Teachers may look at quiz scores to see whether students are improving together or whether some students need extra help. A median score shows what is typical, while the variability shows whether the class is performing similarly or very differently.
Scientists also summarize data. If a plant scientist measures the heights of seedlings, the center gives a typical height, and the spread shows whether the plants are growing evenly. If one seedling is much shorter than the rest, that striking deviation might suggest a problem with soil, light, or water.
Which measure should you use? If the data are fairly balanced and have no strong outliers, the mean and MAD can work well because they use every value.
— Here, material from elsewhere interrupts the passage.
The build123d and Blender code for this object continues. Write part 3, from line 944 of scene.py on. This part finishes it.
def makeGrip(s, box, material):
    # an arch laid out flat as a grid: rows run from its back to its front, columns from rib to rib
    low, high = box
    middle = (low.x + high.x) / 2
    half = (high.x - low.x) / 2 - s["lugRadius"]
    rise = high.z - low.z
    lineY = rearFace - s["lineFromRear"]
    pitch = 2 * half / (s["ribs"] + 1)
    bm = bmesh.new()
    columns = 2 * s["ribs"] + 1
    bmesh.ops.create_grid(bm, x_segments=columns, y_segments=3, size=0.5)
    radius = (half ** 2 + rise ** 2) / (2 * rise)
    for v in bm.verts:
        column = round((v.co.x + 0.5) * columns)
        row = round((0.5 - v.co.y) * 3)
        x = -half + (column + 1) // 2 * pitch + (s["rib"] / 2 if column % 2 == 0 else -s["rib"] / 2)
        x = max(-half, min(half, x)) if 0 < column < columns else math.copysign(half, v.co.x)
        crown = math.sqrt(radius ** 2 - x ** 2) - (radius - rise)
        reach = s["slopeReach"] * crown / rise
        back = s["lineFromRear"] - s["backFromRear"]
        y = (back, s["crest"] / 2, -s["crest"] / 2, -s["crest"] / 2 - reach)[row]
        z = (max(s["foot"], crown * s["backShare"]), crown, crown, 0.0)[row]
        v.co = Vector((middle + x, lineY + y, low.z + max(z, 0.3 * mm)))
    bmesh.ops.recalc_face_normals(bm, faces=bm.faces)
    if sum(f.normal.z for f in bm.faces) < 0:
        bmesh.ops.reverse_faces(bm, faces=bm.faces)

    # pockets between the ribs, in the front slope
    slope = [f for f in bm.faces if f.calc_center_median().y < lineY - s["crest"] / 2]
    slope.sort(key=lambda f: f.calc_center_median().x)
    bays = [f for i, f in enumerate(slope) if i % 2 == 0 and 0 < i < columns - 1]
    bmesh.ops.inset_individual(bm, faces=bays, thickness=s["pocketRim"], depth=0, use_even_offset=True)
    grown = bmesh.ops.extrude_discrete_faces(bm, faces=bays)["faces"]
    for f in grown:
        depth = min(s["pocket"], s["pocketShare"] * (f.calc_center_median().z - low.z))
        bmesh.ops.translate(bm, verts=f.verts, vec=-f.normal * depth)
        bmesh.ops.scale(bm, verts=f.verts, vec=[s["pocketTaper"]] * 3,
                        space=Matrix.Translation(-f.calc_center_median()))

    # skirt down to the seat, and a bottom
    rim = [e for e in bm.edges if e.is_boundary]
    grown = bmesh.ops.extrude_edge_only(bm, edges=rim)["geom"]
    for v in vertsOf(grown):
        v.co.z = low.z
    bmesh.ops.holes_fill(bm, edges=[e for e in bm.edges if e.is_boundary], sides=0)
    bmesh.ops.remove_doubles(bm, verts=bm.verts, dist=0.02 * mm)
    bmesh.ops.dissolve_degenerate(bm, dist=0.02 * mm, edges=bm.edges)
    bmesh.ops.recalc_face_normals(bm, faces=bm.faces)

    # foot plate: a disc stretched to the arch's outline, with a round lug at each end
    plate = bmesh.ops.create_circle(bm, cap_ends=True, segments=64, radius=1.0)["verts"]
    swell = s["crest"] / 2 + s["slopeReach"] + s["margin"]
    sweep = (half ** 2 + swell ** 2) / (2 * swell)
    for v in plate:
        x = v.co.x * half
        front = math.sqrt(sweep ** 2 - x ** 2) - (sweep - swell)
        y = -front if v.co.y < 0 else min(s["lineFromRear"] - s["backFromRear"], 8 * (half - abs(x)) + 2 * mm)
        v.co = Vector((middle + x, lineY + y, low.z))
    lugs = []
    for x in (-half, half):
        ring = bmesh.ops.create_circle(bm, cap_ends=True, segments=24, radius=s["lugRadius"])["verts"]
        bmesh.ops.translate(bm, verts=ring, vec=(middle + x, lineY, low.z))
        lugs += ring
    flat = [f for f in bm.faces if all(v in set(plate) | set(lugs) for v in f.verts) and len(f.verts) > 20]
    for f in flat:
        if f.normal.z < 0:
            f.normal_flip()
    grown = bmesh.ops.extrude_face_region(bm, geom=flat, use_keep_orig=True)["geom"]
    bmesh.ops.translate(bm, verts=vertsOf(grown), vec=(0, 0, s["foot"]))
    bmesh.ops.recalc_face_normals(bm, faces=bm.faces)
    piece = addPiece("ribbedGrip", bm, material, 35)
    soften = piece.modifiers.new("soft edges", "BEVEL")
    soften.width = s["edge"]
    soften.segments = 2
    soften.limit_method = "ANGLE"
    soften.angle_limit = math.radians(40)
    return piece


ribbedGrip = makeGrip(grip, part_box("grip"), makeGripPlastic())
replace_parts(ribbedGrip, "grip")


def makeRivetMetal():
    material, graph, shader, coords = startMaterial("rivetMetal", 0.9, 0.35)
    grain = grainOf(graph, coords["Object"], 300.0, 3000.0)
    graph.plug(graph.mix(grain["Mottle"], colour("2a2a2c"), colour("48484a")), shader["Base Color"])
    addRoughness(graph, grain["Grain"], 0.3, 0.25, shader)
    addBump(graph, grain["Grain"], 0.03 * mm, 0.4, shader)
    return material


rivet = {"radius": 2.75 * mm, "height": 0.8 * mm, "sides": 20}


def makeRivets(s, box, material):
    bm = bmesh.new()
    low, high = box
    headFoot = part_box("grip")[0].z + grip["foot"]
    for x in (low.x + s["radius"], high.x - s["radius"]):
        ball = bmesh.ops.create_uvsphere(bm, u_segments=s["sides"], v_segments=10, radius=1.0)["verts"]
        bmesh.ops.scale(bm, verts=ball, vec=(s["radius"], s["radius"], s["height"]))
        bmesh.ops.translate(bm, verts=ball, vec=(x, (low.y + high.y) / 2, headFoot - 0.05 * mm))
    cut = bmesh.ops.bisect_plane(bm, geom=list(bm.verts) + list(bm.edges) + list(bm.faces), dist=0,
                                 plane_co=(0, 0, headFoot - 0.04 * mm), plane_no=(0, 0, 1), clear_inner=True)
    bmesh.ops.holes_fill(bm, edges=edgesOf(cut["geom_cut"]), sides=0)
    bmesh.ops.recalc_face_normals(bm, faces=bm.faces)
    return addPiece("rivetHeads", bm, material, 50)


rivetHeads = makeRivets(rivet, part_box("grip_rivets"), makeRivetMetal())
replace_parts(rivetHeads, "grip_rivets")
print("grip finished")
If the data include an outlier or are strongly uneven, the median and IQR are often better choices because they are less affected by unusual values.
For example, if you want to describe the usual amount of time students spend on homework and one student reports an extremely high number, the median may give a more reasonable picture of a typical day. If the values are all close together without unusual extremes, the mean gives a useful average.
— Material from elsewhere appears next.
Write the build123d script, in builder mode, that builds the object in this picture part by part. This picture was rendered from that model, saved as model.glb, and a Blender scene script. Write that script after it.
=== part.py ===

| Situation | Better measure of center | Better measure of variability | Reason |
|---|---|---|---|
| Data are fairly even, no unusual values | Mean | MAD | These use every data value. |
| Data include an outlier | Median | IQR | These are less affected by extreme values. |
| You want the middle value in order | Median | IQR | These focus on position and middle half. |
Table 1. A comparison of when different measures of center and variability are often most useful.
As you become more skilled with data, remember that a strong description answers four ideas: center, variability, overall pattern, and striking deviations. A complete statement might sound like this: "The median reading time was \(24\) minutes, the IQR was \(6\) minutes, most students were between \(20\) and \(28\) minutes, and one student had an unusually high reading time of \(45\) minutes."
That kind of description tells a story about the data. It explains what is typical, how spread out the values are, what pattern most values follow, and whether anything unusual stands out.